The Ward subpoena claims she made the same repeated false assertions of election fraud as Finchem and the others. It also said she texted Arizona election officials in the aftermath of the election in an attempt to get them to stop counting and that she was in contact with Trump and his staff about ballot certification in Arizona.
The subpoena said that Ward met on Dec. 14, 2020, with other Trump supporters who posed as electors, sending Congress their names and claiming to be the proper Electoral College representatives of Arizona. They were not.
Trump supporters had hoped to call the election into question and then use the false electors to deny Biden the win. The subpoena noted that as the Capitol was under attack, Ward tweeted that “Congress is adjourned. Send the elector choice back to the legislatures.”
On Jan. 19, the committee subpoenaed T-Mobile phone records from Nov. 1, 2020, to Jan. 31, 2021, for a number used by Ward, her husband and Mole Medical Services P.C., the medical business owned by the Wards. T-mobile said it would turn the records over by Feb. 4 unless the Wards took legal action to block the subpoena.

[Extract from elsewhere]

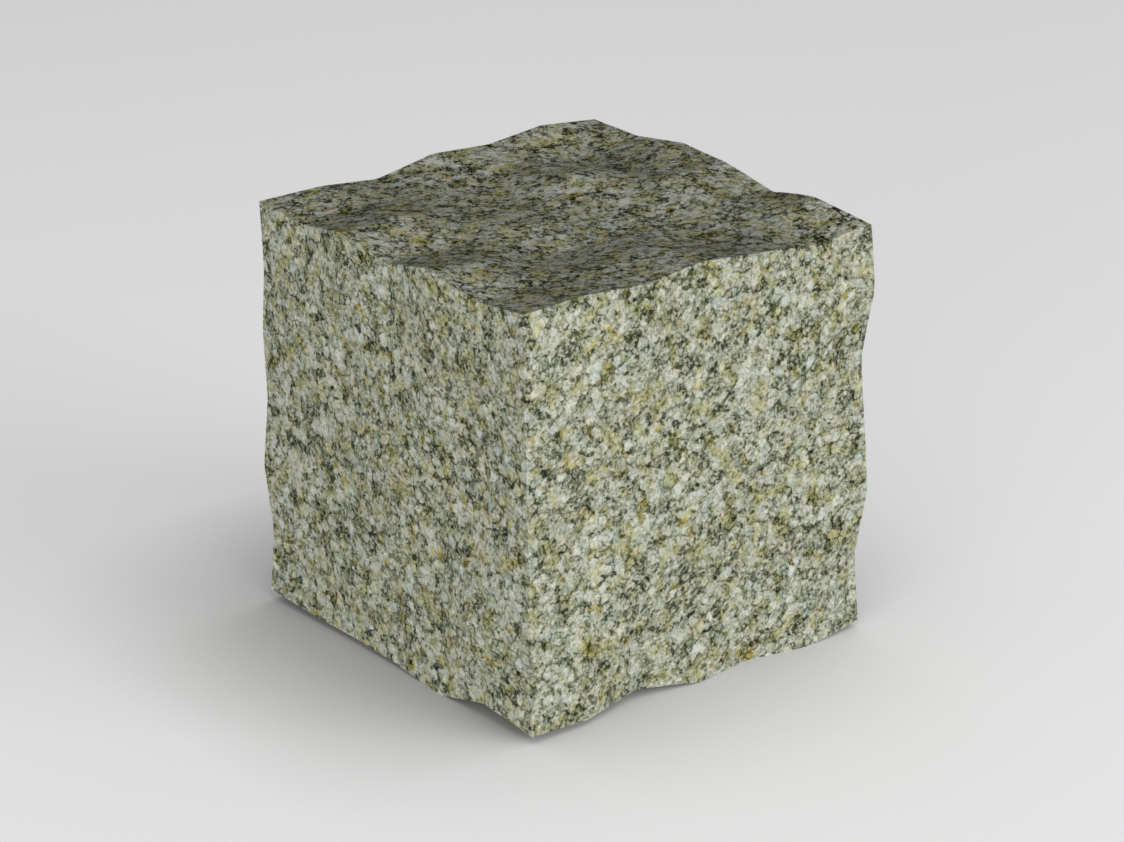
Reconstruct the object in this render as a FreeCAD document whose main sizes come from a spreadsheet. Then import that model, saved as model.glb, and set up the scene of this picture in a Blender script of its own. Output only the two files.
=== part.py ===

The couple filed suit in federal district court on Feb. 1, claiming that the subpoena should be quashed because it would expose medical records of their patients and because it would infringe on their First Amendment right to freely associate. Handing records of GOP officials and supporters over to a committee “formed and chaired by political rivals” at a highly partisan time would chill the right to associate “not just of the plaintiffs but of the entire Republican Party in Arizona.”
Lawyers representing the Wards said earlier this month that they would not comment on the suit.
Far from harming Ward and Finchem, the subpoenas against them could end up painting the two as “martyrs” to Arizona Republicans, said J. Miles Coleman, an analyst with Sabato’s Crystal Ball at the University of Virginia Center for Politics.
He said it could be particularly helpful for Finchem, a secretary of state candidate who is currently “the front-runner on the Republican side.” Finchem’s candidacy has been endorsed by Trump.
“Honestly, I wouldn’t be surprised if this has the effect of helping him out even more with some of those Trump voters in his primary,” Coleman said. “There’s a big portion of the Republican right, who doesn’t view this commision as legitimate.”
Bender said that will be of little help to Ward and Finchem, who are faced with congressional subpoenas.
“It’s rare that a public official will say to the committee, ‘We’re not going to do what you asked us to do,'” Bender said. “That’s a confrontation in which the public official is likely to lose because these committees have an enormous amount of authority to inquire into these things.”